Despite months of planning and preparation for the October 1st rollout of online healthcare exchanges as part of the U.S. Affordable Care Act, government contractors apparently forgot one, much needed feature: a Fail Whale.
You know the Fail Whale? That mythical creature that graced many a computer screen back in the early years of Twitter? The Fail Whale was a simple thing – a drawing of a friendly-looking whale borne aloft by a flock of Twitter’s trademark birdies. The image – a creation of Australian artist Yiying Lu – didn’t do much. It just conveyed a message: “too many tweets!” In other words: Twitter’s straining infrastructure couldn’t, at that moment, handle the torrent of 140 character messages from its fast-growing user base.
The Fail Whale wasn’t a one-time kind of thing. In fact, it was a semi-permanent “feature” of Twitter from its earliest days. It appeared with particular frequency in 2008 and 2009 – years that saw Twitter’s user base grow at an almost exponential rate. Availability problems were particularly noticeable around major events – the FIFA World Cup, Michael Jackson’s death, and in conjunction with architectural or back-end changes.
In other words: Twitter’s talented engineers had a lot of trouble early-on getting the service to “scale” – that is: grow to meet the demands of its users, especially during “spikes” in their activity. And Twitter – let us remember – is pretty straightforward. Its users circulate snippets of text in 140 character increments. At no point was Twitter considered a “failure” because of these availability problems. At most, users (and the press) saw the site as a victim of its own spectacular success.
Should we be surprised, then, that Healthcare.gov, the U.S. federal government’s main health insurance storefront encountered similar problems on Tuesday when the doors swung open and more than 2 million eager customers poured in?
“No way.” That was the consensus of application testing and security experts that I asked about the reports that users of Healthcare.gov, the Federal government’s main exchange for 30 states, as well as some of the state-run exchanges were experiencing errors and long delays.
“I’d never rule out government incompetence,” Jeremiah Grossman of the security firm WhiteHat Security told me. “But I think if you ask any people who build scalable web systems if they would expect to stand up a system and have two million people use it on the first day without any problems, they’d say ‘no way.’”
Grossman pointed out now-famous brands like Google, Facebook and Twitter all had their share of availability problems. And Twitter’s struggles to manage 140 character text-based tweets pale in comparison to the complexity of healthcare.gov sessions, where users enter in personal information about themselves, compare and contrast the features of various health plans, and then register for the plan they want.

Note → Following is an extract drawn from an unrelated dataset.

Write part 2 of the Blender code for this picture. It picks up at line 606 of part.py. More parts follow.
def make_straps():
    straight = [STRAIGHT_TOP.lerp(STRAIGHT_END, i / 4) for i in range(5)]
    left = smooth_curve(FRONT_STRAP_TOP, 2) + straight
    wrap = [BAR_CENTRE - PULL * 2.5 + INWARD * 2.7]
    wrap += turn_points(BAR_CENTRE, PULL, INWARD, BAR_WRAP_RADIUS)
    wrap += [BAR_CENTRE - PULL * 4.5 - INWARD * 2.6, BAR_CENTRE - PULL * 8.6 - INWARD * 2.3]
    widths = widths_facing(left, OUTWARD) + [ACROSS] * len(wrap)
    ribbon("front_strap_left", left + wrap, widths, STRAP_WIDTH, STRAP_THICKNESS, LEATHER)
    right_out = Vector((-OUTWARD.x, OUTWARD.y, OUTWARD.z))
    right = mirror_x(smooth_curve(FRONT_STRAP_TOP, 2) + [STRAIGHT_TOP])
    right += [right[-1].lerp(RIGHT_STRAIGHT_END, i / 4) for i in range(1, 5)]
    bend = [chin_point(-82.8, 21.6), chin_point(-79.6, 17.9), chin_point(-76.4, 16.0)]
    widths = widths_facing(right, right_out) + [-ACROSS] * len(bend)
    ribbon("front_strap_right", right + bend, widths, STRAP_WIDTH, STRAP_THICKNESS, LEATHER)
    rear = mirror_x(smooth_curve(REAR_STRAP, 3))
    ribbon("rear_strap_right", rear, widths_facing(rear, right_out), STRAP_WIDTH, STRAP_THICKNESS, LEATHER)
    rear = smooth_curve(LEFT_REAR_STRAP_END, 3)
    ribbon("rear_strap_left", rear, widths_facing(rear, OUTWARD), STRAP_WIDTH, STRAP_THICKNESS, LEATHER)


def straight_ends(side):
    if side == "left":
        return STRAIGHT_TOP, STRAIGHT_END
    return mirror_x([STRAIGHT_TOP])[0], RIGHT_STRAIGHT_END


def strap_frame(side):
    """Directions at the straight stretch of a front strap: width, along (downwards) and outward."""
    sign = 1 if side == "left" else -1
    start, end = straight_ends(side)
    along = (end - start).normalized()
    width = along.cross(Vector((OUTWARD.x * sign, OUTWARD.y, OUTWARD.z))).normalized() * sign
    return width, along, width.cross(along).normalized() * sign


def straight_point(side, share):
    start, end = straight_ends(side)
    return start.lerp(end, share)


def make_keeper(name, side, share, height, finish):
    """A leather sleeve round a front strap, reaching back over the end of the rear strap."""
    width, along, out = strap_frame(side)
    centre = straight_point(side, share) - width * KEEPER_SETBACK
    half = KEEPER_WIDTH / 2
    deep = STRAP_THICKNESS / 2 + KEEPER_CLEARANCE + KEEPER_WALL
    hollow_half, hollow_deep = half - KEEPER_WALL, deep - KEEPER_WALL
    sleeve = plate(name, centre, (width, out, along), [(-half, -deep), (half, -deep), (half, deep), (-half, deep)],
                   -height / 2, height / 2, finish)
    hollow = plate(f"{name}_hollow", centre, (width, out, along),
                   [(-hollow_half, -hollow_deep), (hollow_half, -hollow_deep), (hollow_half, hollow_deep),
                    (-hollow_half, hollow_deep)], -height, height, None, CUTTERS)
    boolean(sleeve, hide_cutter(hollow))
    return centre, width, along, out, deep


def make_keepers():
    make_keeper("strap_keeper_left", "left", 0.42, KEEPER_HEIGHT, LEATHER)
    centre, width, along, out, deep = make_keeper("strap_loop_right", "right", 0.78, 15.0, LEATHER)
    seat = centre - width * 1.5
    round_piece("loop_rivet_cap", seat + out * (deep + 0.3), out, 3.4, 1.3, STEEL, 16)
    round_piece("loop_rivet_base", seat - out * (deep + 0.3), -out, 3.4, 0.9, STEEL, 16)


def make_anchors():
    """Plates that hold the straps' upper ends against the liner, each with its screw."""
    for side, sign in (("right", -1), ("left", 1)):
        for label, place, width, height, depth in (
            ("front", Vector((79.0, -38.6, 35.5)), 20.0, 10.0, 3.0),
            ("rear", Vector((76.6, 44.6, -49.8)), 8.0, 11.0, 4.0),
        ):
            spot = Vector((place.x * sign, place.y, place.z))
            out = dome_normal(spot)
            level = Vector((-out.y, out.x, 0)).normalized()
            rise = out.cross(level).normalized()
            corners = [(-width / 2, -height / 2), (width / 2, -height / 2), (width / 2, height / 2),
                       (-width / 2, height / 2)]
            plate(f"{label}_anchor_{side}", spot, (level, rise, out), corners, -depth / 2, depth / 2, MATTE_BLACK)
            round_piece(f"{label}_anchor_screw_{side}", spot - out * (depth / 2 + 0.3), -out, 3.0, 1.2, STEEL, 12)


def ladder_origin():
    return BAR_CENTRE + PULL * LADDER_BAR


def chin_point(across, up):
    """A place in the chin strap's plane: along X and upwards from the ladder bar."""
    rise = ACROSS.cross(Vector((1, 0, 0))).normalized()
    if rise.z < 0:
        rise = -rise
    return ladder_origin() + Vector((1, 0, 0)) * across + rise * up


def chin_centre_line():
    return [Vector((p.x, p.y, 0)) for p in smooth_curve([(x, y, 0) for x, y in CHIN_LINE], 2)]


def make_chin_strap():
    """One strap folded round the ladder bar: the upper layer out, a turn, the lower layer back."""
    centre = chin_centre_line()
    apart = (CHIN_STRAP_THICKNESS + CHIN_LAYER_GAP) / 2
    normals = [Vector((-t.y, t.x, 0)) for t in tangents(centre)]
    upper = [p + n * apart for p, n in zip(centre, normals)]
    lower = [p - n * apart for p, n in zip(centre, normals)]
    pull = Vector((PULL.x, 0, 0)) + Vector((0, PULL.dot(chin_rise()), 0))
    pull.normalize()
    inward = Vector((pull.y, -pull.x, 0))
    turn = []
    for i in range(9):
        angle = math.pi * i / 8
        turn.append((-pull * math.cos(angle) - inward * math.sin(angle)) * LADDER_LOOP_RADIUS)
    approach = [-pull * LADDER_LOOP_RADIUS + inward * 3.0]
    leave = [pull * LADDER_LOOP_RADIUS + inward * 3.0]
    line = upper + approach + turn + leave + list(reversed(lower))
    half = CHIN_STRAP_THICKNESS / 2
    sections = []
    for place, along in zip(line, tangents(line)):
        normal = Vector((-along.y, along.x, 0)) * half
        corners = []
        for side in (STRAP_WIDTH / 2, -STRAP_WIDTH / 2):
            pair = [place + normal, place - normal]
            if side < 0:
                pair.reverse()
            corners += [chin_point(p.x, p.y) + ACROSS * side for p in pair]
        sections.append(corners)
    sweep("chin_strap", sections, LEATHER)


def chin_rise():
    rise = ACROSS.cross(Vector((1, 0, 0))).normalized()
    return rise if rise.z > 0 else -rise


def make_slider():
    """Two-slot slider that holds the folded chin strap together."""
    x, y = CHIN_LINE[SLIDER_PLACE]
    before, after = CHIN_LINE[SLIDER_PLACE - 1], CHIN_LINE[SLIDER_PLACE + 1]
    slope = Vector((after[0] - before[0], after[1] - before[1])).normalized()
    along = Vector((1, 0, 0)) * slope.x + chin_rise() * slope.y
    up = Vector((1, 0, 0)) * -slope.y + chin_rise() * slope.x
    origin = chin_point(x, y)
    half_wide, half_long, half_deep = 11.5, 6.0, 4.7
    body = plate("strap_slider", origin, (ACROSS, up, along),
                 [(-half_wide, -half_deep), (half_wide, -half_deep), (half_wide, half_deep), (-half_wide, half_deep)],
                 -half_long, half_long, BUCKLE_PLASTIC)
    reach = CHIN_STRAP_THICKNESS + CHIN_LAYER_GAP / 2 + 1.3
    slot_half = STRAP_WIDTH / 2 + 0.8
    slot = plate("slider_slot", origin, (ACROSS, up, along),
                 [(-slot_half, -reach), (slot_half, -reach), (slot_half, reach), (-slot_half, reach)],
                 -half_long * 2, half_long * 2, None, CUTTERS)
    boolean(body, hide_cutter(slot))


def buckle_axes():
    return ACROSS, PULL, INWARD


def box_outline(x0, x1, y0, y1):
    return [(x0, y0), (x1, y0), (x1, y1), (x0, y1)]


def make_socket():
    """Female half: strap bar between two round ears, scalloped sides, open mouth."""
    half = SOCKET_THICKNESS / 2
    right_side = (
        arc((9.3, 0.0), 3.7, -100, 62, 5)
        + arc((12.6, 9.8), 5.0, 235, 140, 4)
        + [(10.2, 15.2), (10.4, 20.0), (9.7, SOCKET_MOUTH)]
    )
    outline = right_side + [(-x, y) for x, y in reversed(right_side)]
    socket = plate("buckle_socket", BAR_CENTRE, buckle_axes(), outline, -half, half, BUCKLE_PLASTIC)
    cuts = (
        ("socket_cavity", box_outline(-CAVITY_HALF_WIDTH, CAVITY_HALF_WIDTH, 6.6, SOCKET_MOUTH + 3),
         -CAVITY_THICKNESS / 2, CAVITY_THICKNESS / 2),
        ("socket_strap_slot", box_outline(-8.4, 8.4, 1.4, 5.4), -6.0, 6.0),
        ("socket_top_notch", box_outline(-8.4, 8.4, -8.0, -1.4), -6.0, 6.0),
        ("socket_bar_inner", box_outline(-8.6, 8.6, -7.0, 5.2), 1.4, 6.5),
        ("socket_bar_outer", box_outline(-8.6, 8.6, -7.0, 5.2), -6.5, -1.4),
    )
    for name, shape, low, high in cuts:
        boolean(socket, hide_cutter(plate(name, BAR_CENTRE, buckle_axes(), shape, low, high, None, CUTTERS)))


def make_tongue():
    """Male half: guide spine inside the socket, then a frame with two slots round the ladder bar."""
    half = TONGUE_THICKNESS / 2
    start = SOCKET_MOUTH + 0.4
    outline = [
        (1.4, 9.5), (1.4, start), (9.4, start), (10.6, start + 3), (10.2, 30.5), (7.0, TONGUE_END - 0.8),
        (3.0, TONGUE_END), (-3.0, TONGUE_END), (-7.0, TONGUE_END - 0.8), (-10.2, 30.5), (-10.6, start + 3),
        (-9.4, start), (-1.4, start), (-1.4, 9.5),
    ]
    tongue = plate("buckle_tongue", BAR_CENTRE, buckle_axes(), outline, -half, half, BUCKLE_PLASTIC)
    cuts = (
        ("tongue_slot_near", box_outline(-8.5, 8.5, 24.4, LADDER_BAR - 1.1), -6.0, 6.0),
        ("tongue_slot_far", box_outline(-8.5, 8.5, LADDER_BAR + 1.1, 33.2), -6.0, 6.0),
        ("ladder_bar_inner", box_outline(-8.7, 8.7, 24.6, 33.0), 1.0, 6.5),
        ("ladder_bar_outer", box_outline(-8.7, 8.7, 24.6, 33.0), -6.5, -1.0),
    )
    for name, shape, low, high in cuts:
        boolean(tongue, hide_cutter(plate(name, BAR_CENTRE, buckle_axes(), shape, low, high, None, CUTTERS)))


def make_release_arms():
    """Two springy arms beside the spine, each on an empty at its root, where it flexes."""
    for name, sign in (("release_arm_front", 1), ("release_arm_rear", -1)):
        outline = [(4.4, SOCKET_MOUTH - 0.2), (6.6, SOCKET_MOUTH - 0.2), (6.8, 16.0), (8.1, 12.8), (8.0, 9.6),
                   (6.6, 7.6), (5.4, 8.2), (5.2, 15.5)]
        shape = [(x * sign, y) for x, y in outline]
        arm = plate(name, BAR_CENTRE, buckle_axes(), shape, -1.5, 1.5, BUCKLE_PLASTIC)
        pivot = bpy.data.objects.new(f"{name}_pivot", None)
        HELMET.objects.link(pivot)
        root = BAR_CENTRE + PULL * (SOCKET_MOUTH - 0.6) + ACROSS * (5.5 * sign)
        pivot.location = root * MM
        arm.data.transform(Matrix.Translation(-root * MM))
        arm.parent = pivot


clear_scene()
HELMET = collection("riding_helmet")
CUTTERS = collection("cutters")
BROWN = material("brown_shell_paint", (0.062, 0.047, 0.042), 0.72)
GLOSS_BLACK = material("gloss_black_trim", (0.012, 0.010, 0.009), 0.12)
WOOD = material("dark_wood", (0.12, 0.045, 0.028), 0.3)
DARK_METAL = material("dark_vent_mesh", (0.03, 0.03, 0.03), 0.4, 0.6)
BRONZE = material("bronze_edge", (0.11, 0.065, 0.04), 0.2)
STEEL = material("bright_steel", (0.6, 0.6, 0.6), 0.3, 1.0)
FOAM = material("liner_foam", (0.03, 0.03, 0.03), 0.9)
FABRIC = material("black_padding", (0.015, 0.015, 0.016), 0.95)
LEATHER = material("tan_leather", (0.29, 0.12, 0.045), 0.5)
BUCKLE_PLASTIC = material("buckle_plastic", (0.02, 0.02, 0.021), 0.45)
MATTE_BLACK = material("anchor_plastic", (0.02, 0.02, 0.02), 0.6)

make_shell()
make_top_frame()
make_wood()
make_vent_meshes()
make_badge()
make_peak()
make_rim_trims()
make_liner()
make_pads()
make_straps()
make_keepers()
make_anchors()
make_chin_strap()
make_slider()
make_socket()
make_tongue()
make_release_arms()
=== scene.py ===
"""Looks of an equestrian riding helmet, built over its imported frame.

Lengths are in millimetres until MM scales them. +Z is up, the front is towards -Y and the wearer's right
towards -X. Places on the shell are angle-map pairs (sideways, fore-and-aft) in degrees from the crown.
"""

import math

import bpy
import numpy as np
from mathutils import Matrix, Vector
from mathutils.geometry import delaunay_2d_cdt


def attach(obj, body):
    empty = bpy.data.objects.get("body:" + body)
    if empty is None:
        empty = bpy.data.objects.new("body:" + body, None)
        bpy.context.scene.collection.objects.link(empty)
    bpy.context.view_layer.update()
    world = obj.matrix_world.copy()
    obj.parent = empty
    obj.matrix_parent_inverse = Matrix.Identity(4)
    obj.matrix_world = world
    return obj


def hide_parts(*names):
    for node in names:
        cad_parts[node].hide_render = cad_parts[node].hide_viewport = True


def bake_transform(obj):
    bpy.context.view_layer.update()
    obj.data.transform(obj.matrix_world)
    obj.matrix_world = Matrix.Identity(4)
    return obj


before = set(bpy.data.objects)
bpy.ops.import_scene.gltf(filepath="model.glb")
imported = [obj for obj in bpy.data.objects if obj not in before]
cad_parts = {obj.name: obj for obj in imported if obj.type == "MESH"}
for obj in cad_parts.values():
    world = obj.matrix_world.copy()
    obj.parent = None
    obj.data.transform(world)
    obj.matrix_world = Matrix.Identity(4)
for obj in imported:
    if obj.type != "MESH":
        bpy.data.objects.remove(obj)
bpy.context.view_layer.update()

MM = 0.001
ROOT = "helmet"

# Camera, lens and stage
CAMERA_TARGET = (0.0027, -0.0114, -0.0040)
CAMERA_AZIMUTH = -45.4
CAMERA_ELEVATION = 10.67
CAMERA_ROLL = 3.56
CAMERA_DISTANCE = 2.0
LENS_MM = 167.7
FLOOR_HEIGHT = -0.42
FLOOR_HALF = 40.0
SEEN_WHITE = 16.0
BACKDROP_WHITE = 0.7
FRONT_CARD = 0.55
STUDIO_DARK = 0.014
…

Twitter, Facebook and Google also had much more time to work out the kinks before their user base grew to millions, or tens of millions of users – the situation healthcare.gov now finds itself in. That gave the IT team time to adjust: spotting any one of the scores of bottlenecks that is likely to trip-up a new web-based application. Grossman rattled off a few of the likely culprits behind the health exchange problems.
“The incoming pipes are one. Do you have enough bandwidth to satisfy 2 million people? Can your web server handle 2 million simultaneous web server connections? Can your backend database handle all the application queries? Now that the DNS is resolving to your server, does that fall down?”
Inevitably, Grossman said, solving one problem just moves the problem further downstream, where further problems lurk. Script-based testing as part of a quality assurance process might be able to reproduce the behavior of thousands or even tens of thousands of concurrent users. But “how do you simulate a million or two million users? Unless you hire some botnet to surf your site, I don’t see how you can do it,” Grossman joked.
All this is to be expected – but that doesn’t mean that the problems experienced by healthcare.gov (designed by CGI Federal with a $71 million federal grant) were unavoidable. Grossman notes. The federal government (and states) would have been smart to roll the new online marketplace out slowly, over the course of a few months, taking it one state at a time, or limiting access to users by birth date. Many of the same problems would have almost certainly cropped up with a smaller rollout, but their impact would have been muted.
But the time for playing “what if” is passed for healthcare.gov and the various state-level exchanges. With the doors open, anxious citizens queued up to get on a health plan – any health plan – and Republicans pointing to the delays as evidence of the Affordable Care Act’s failings, the only thing to do now is to work through the problems and try to ask your irate users for patience. And that’s a lot to ask.